The SF planning department is frequently derided for micromanaging sensible
projects that would sail through the permitting process in other cities. The
prolonged finessing of architectural details and even paint color can delay
and kill many projects. Though, IMO, the bigger problem is the perverted
process of "community involvement" used by the city. Essentially any permit
issued for any project can be appealed by any single person. This unwavering
obstruction of change is a large part of what makes San Francisco really
expensive.

While the process may be to blame, I think the tech companies should do more
to engage with the local government for mutual benefit: anything from
campaigning for an improved development process, to funding street
improvements that provide space for employee shuttles (so they don't block
local Muni bus stops.)

------
codex
People hate the Google bus because humans do not want to feel inferior or that
they are being treated unfairly.

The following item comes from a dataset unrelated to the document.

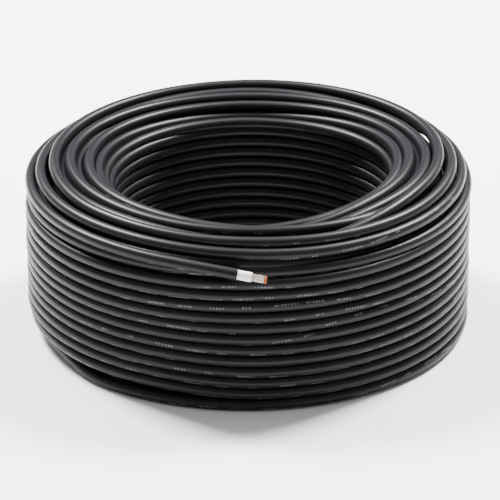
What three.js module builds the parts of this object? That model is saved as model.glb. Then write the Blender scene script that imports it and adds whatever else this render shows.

SF has a lot of poor people and a lot of rich
people, and the number of rich are increasing. When you're poor and your
neighbor is poor, you feel, if not OK, decent. When you're poor and you're
neighbor is rich, it pisses you off--especially as they crowd you out of the
city. The bus is a symbol of class divide, pure and simple. Argue about how
techies provide value, how government is broken, etc., but recognize that the
fundamental issue is human psychology--specifically, envy.